A woman who pled guilty to falsifying 1,300 mammogram reports at a Georgia hospital received a surprisingly light sentence in a plea deal.
After hiding positive mammogram results to avoid doing extra paperwork, radiological technologist Rachael Rapraeger received only six months in a detention center, 10 years of probation and a $12,500 fine, according to Fox News.
Despite pleading guilty to 10 misdemeanor charges and one felony, Rapraeger would not apologize at the final hearing, Fox News reported. Authorities said Rapraeger ignored proper procedures, using the Perry Hospital computers to assume the identities of the attending physicians and give the all-clear to 1,300 mammogram films.
Sharon Holmes discovered a lump on her breast barely three months after she had been told her mammogram found no cancer.
“To me, that was a death sentence,” she told The Associated Press. “I’m thinking I’m doing what I’m supposed to do, getting my tests done, and then I find out someone else isn’t doing their job.”
She underwent surgery a month later for aggressive stage 2 cancer, and after chemo and radiation treatments, Holmes was unable to go back to work.

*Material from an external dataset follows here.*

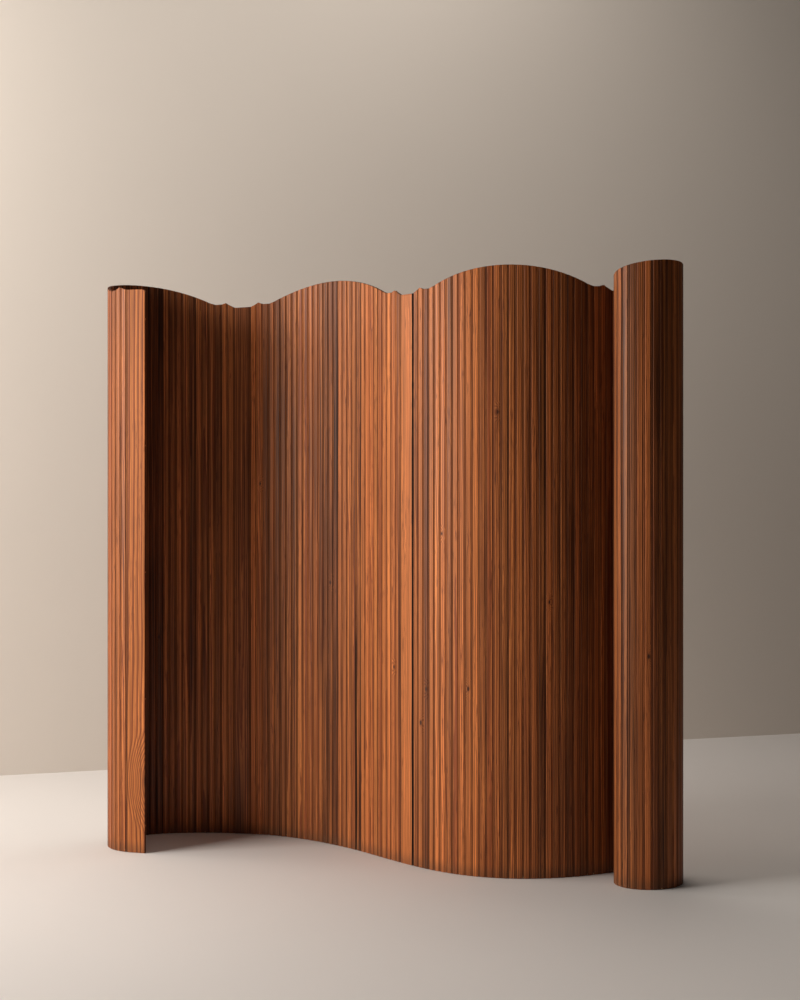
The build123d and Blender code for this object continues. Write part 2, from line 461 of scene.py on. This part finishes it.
def end_height(inset, cusp_inset):
    """Height of the top over an end slat, at a distance from its free edge."""
    if inset < END_CORNER_R:
        short = END_CORNER_R - max(inset, 0.0)
        return END_FLAT_Z - END_CORNER_R + math.sqrt(END_CORNER_R**2 - short**2)
    if inset < END_FLAT_LENGTH:
        return END_FLAT_Z
    cusp_z = END_DIP_Z + DIP_R - math.sqrt(DIP_R**2 - END_DIP_TO_CUSP**2)
    run = cusp_inset - END_FLAT_LENGTH
    rise = cusp_z - END_FLAT_Z
    radius = (run**2 + rise**2) / 2 / rise
    return END_FLAT_Z + radius - math.sqrt(radius**2 - (inset - END_FLAT_LENGTH) ** 2)


def top_height(along):
    """Height of the scalloped top at a distance along the slats laid flat."""
    nearest = min(CENTRES, key=lambda centre: abs(along - centre))
    away = abs(along - nearest)
    if away <= CENTRE_TO_CUSP:
        cusp_z = DIP_Z + DIP_R - math.sqrt(DIP_R**2 - (CENTRE_TO_DIP - CENTRE_TO_CUSP) ** 2)
        rise = cusp_z - TROUGH_Z
        radius = (CENTRE_TO_CUSP**2 + rise**2) / 2 / rise
        return TROUGH_Z + radius - math.sqrt(radius**2 - away**2)
    if CENTRES[0] < along < CENTRES[-1]:
        return arch_height(HALF_PITCH - away, HALF_PITCH - CENTRE_TO_DIP, DIP_Z)
    inset = along if along < CENTRES[0] else LENGTH - along
    peak_inset = CENTRES[0] - HALF_PITCH
    if inset > peak_inset:
        return arch_height(inset - peak_inset, HALF_PITCH - CENTRE_TO_DIP, DIP_Z)
    cusp_inset = peak_inset - END_REACH - END_DIP_TO_CUSP
    if inset < cusp_inset:
        return end_height(inset, cusp_inset)
    return arch_height(peak_inset - inset, END_REACH, END_DIP_Z)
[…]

Rapraeger could not explain her motivation, other than to say she had fallen behind in her work and stopped caring about things, her attorney, Floyd Buford, told the Associated Press. Her deceptions were uncovered by an internal hospital investigation, when a patient given the green light at Perry went to another hospital and received a positive mammogram result. Rapraeger was fired a week after the probe concluded.
A bitter Sarah Bailey related that her breast cancer had reached the point of no return after she had been deceived, and that her entire breast had to be removed, rather than just a lump. “I feel like we were thrown under the bus, and there will be an election day,” she said, referring to her plan to organize a campaign against Houston Judicial Circuit District Attorney George Hartwig.
Houston District Attorney George Hartwig told AP his office carefully weighed the evidence and Rapraeger’s admission of guilt, but could not pinpoint specific instances of wrongdoing, even though nine women were found to have cancerous tumors.